**SUPPLIED MATERIAL**
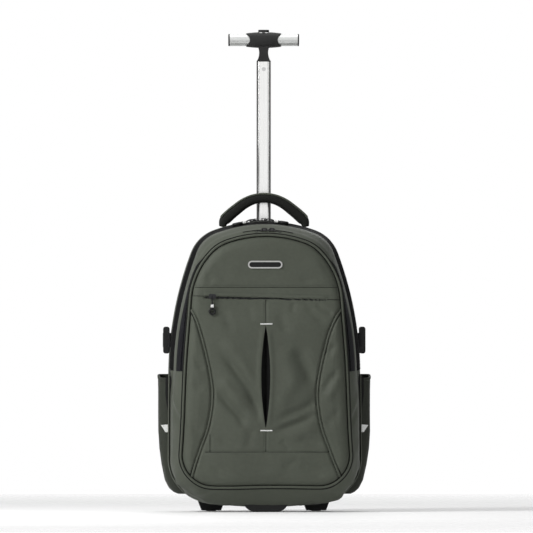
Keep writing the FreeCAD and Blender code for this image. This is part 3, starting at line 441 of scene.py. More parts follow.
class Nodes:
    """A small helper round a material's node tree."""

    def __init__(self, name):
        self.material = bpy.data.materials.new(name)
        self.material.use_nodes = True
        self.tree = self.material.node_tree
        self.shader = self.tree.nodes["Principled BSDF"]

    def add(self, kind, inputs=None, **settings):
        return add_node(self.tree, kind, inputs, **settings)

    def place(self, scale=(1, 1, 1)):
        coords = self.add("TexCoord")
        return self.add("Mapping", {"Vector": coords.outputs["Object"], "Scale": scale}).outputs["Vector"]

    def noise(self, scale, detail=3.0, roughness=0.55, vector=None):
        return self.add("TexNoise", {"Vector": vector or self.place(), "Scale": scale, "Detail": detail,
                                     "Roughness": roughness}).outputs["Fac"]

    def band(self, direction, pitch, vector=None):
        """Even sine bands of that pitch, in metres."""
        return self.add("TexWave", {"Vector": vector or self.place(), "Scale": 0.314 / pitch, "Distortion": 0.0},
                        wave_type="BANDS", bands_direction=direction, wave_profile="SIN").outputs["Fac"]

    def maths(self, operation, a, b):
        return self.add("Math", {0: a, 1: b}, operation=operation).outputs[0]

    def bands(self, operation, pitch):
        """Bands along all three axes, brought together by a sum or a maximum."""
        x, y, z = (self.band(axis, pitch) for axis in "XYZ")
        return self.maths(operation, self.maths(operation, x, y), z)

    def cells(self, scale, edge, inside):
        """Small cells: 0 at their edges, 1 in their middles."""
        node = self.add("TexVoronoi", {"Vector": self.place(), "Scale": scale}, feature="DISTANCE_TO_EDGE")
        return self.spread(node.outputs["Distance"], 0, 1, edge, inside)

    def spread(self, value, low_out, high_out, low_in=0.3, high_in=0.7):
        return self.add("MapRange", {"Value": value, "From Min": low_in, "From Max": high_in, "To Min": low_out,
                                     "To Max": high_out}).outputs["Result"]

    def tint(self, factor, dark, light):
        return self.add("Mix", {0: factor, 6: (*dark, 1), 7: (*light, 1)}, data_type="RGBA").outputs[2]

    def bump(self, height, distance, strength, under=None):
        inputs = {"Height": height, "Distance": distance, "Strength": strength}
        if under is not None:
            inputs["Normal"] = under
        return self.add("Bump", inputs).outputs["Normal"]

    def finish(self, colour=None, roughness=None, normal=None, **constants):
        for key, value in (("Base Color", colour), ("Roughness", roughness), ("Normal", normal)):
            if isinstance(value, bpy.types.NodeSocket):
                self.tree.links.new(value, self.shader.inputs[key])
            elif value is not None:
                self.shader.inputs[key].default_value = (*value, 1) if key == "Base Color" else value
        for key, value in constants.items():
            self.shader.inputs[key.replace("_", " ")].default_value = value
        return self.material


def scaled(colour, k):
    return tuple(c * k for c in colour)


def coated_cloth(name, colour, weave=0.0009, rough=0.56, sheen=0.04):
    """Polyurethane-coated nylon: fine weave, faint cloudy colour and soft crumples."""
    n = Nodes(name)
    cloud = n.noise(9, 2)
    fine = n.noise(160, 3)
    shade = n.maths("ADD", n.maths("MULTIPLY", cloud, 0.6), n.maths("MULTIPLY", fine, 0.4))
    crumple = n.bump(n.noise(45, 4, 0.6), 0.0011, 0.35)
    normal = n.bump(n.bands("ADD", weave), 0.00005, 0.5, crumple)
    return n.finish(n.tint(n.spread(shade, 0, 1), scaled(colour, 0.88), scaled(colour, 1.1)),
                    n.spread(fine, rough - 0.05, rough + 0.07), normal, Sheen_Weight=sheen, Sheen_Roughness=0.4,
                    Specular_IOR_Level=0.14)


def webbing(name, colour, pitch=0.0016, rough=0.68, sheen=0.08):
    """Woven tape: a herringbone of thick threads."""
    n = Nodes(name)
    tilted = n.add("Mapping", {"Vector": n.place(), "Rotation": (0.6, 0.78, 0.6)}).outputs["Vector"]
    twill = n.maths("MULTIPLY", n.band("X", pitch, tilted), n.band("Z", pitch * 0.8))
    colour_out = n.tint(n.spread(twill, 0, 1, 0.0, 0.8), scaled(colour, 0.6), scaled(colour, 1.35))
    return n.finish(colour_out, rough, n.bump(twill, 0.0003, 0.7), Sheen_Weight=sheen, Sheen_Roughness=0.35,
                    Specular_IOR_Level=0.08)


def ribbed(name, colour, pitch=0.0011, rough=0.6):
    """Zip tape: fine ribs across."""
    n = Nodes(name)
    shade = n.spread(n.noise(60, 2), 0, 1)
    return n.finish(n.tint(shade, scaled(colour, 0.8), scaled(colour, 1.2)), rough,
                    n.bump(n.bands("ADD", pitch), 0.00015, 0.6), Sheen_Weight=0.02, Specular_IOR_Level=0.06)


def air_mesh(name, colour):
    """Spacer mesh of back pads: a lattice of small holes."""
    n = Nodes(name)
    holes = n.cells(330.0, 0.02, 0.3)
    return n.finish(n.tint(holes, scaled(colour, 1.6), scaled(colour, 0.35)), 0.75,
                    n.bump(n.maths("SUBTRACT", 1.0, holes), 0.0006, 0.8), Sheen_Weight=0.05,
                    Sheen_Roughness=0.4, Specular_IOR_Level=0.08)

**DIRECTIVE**
Extract all lines as given.

**ANSWER TO THIS TASK**
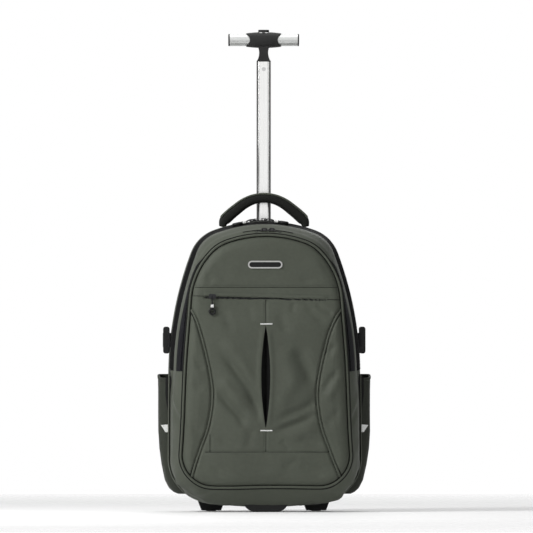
Keep writing the FreeCAD and Blender code for this image. This is part 3, starting at line 441 of scene.py. More parts follow.
class Nodes:
    """A small helper round a material's node tree."""

    def __init__(self, name):
        self.material = bpy.data.materials.new(name)
        self.material.use_nodes = True
        self.tree = self.material.node_tree
        self.shader = self.tree.nodes["Principled BSDF"]

    def add(self, kind, inputs=None, **settings):
        return add_node(self.tree, kind, inputs, **settings)

    def place(self, scale=(1, 1, 1)):
        coords = self.add("TexCoord")
        return self.add("Mapping", {"Vector": coords.outputs["Object"], "Scale": scale}).outputs["Vector"]

    def noise(self, scale, detail=3.0, roughness=0.55, vector=None):
        return self.add("TexNoise", {"Vector": vector or self.place(), "Scale": scale, "Detail": detail,
                                     "Roughness": roughness}).outputs["Fac"]

    def band(self, direction, pitch, vector=None):
        """Even sine bands of that pitch, in metres."""
        return self.add("TexWave", {"Vector": vector or self.place(), "Scale": 0.314 / pitch, "Distortion": 0.0},
                        wave_type="BANDS", bands_direction=direction, wave_profile="SIN").outputs["Fac"]

    def maths(self, operation, a, b):
        return self.add("Math", {0: a, 1: b}, operation=operation).outputs[0]

    def bands(self, operation, pitch):
        """Bands along all three axes, brought together by a sum or a maximum."""
        x, y, z = (self.band(axis, pitch) for axis in "XYZ")
        return self.maths(operation, self.maths(operation, x, y), z)

    def cells(self, scale, edge, inside):
        """Small cells: 0 at their edges, 1 in their middles."""
        node = self.add("TexVoronoi", {"Vector": self.place(), "Scale": scale}, feature="DISTANCE_TO_EDGE")
        return self.spread(node.outputs["Distance"], 0, 1, edge, inside)

    def spread(self, value, low_out, high_out, low_in=0.3, high_in=0.7):
        return self.add("MapRange", {"Value": value, "From Min": low_in, "From Max": high_in, "To Min": low_out,
                                     "To Max": high_out}).outputs["Result"]

    def tint(self, factor, dark, light):
        return self.add("Mix", {0: factor, 6: (*dark, 1), 7: (*light, 1)}, data_type="RGBA").outputs[2]

    def bump(self, height, distance, strength, under=None):
        inputs = {"Height": height, "Distance": distance, "Strength": strength}
        if under is not None:
            inputs["Normal"] = under
        return self.add("Bump", inputs).outputs["Normal"]

    def finish(self, colour=None, roughness=None, normal=None, **constants):
        for key, value in (("Base Color", colour), ("Roughness", roughness), ("Normal", normal)):
            if isinstance(value, bpy.types.NodeSocket):
                self.tree.links.new(value, self.shader.inputs[key])
            elif value is not None:
                self.shader.inputs[key].default_value = (*value, 1) if key == "Base Color" else value
        for key, value in constants.items():
            self.shader.inputs[key.replace("_", " ")].default_value = value
        return self.material


def scaled(colour, k):
    return tuple(c * k for c in colour)


def coated_cloth(name, colour, weave=0.0009, rough=0.56, sheen=0.04):
    """Polyurethane-coated nylon: fine weave, faint cloudy colour and soft crumples."""
    n = Nodes(name)
    cloud = n.noise(9, 2)
    fine = n.noise(160, 3)
    shade = n.maths("ADD", n.maths("MULTIPLY", cloud, 0.6), n.maths("MULTIPLY", fine, 0.4))
    crumple = n.bump(n.noise(45, 4, 0.6), 0.0011, 0.35)
    normal = n.bump(n.bands("ADD", weave), 0.00005, 0.5, crumple)
    return n.finish(n.tint(n.spread(shade, 0, 1), scaled(colour, 0.88), scaled(colour, 1.1)),
                    n.spread(fine, rough - 0.05, rough + 0.07), normal, Sheen_Weight=sheen, Sheen_Roughness=0.4,
                    Specular_IOR_Level=0.14)


def webbing(name, colour, pitch=0.0016, rough=0.68, sheen=0.08):
    """Woven tape: a herringbone of thick threads."""
    n = Nodes(name)
    tilted = n.add("Mapping", {"Vector": n.place(), "Rotation": (0.6, 0.78, 0.6)}).outputs["Vector"]
    twill = n.maths("MULTIPLY", n.band("X", pitch, tilted), n.band("Z", pitch * 0.8))
    colour_out = n.tint(n.spread(twill, 0, 1, 0.0, 0.8), scaled(colour, 0.6), scaled(colour, 1.35))
    return n.finish(colour_out, rough, n.bump(twill, 0.0003, 0.7), Sheen_Weight=sheen, Sheen_Roughness=0.35,
                    Specular_IOR_Level=0.08)


def ribbed(name, colour, pitch=0.0011, rough=0.6):
    """Zip tape: fine ribs across."""
    n = Nodes(name)
    shade = n.spread(n.noise(60, 2), 0, 1)
    return n.finish(n.tint(shade, scaled(colour, 0.8), scaled(colour, 1.2)), rough,
                    n.bump(n.bands("ADD", pitch), 0.00015, 0.6), Sheen_Weight=0.02, Specular_IOR_Level=0.06)


def air_mesh(name, colour):
    """Spacer mesh of back pads: a lattice of small holes."""
    n = Nodes(name)
    holes = n.cells(330.0, 0.02, 0.3)
    return n.finish(n.tint(holes, scaled(colour, 1.6), scaled(colour, 0.35)), 0.75,
                    n.bump(n.maths("SUBTRACT", 1.0, holes), 0.0006, 0.8), Sheen_Weight=0.05,
                    Sheen_Roughness=0.4, Specular_IOR_Level=0.08)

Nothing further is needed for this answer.